Comme ultime punition, ces deux entreprises d'Accurso (Simard-Beaudry et Construction Louisbourg, lesquelles sont regroupées en une seule unité depuis 2008) risquent en outre de perdre leur licence de la Régie du bâtiment. Ce qui aurait pour conséquences de leur faire perdre de lucratifs contrats.

La mise au jour de cette fraude fiscale étant faite, convenons que ça s'annonce très mal pour le groupe Simard-Beaudry/Louisbourg. Mais le plus grand perdant de ce scandale fiscal ne sera vraisemblablement pas Tony Accurso.

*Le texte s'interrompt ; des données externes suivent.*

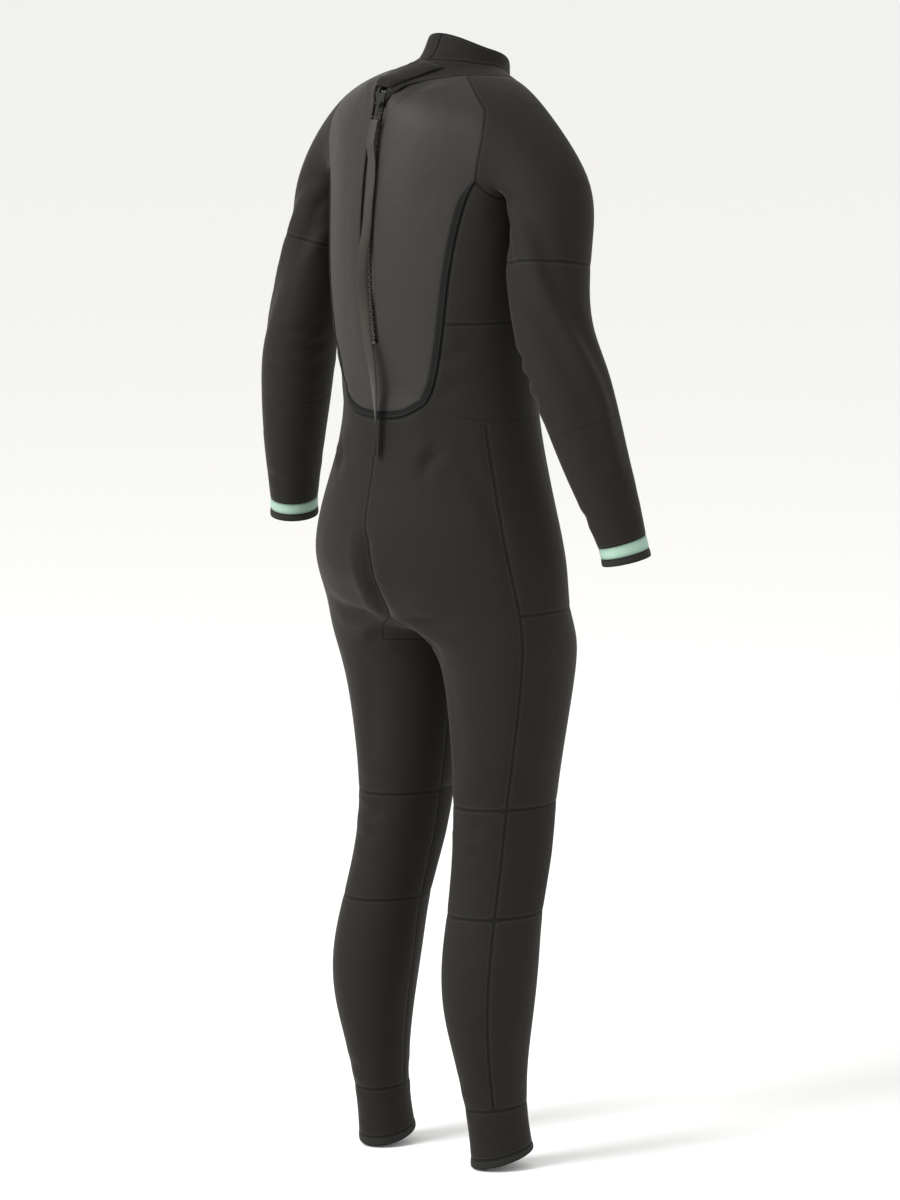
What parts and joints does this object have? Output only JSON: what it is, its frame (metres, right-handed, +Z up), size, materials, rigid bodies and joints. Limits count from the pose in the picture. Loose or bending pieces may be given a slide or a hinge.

Quand vous avez de l'argent de collé, les épreuves sont plus faciles à surmonter...

Du côté des vrais perdants, je pense plutôt aux 2500 employés de Simard-Beaudry/Louisbourg, dont un très grand nombre risque de se trouver au chômage, faute de contrats advenant la perte de la licence de la Régie du bâtiment.

Chez les vrais perdants, on risque aussi de retrouver les actionnaires du Fonds de solidarité de la FTQ. Mon collègue Francis Vailles rapportait cette semaine que le Fonds FTQ avait prêté à Simard-Beaudry Construction la somme de 35 millions de dollars.

De plus, le Fonds de la FTQ cautionne un emprunt de 21,5 millions contracté par le groupe d'Accurso, pour les Galeries Laval.

On résume l'engagement financier: le Fonds de solidarité est donc au bâton pour 56 millions de dollars dans les entreprises de Tony Accurso.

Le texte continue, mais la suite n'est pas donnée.